The tides work either changes every day. They are either building tides or dropping tides. We usually call the lower tides the neap tides. These usually are not as good as the bigger tides.
Every set of tides are different from the amount of water that either covers or drops. The biggest sets of tides are called the spring tides: these are the best for our bass fishing, in my opinion.
Reason 4: Wrong Lure Selection
Amazingly, some anglers believe that as long as the bass are hungry, they will take any lure put in front of their nose. Realistically, this is true to the extent that the bass will be in a feeding frenzy on the odd occasion and will devour anything.
Personally, I have fished right next to someone using a completely different lure to what I have been using, and he had caught, and I hadn’t. In fact, he kept on catching to the point where it just wasn’t funny. So I change to the same lure as him, then bang! Fish on.

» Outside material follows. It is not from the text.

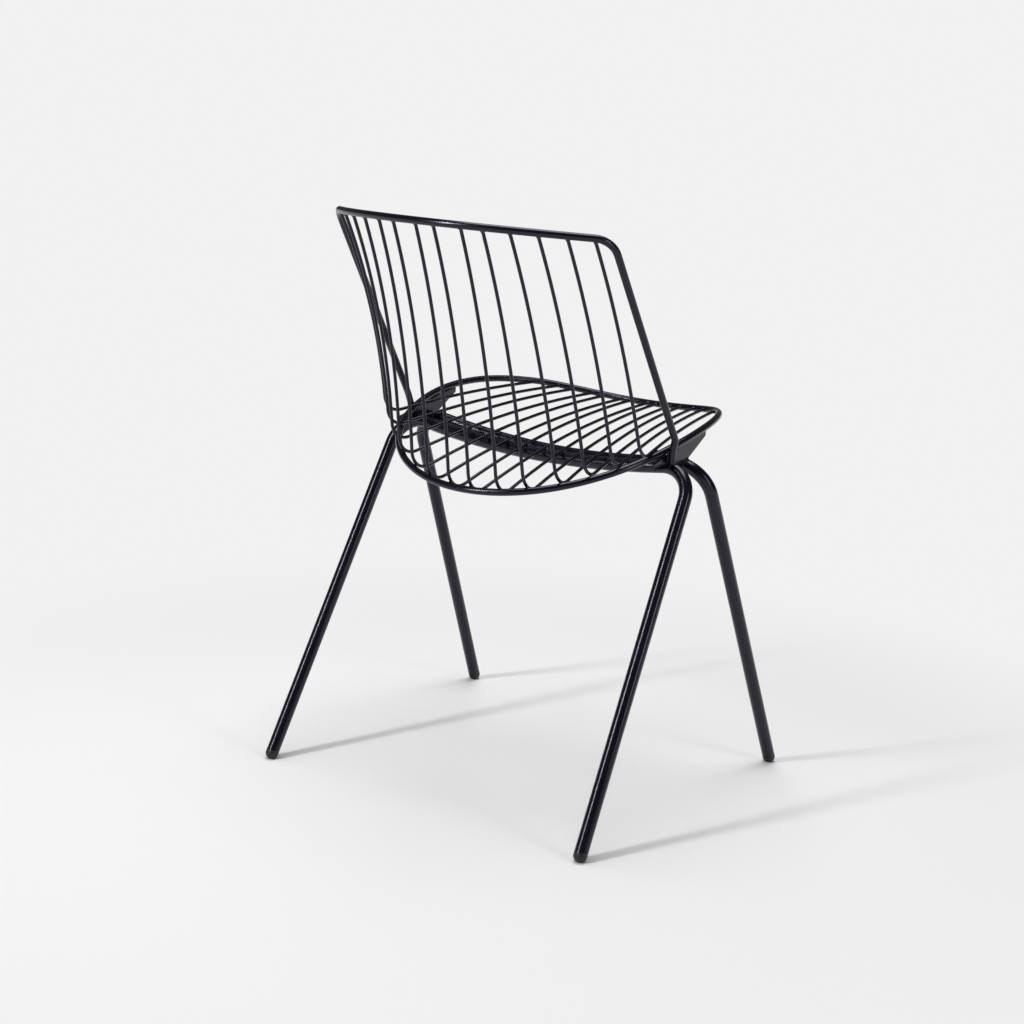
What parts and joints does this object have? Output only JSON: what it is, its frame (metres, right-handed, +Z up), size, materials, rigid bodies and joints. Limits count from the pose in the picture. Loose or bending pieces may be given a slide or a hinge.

This is why there are so many lures out there on the market. Some of the variants are:
- Shallow Divers
- Medium divers
- Deep divers
- Sinking lures
- Soft plastics
You see, all these types of lures (mentioned above) all serve a purpose. There would be no point chucking a deep diving lure in shallow water; you’re going to lose it. Or surface lure fishing when the water is deep, and the fish are feeding on the bottom. So how would you know they are feeding on the bottom? You would chuck a lure on that is going to patrol the bottom and hopefully get a take. It’s that simple.
Reason 5: There Aint No Fish!
Probably the most obvious one out there. But it’s not rocket science. If there ain’t no fish, you are not going to catch. You could be the greatest lure fisherman to grace this planet, but if there is no fish? I think you’ve got the message.
If you have not caught a bass lure fishing in the UK, DO NOT BE DISSAPOINTED. No, everyone blanks; if you keep going, you will learn from your mistakes, so keep trying new fishing marks and asking questions on the lure fishing pages on FB or even drop us a message on here. People spend a fair few quid on lure fishing gear; those lures are not cheap. So keep at it!!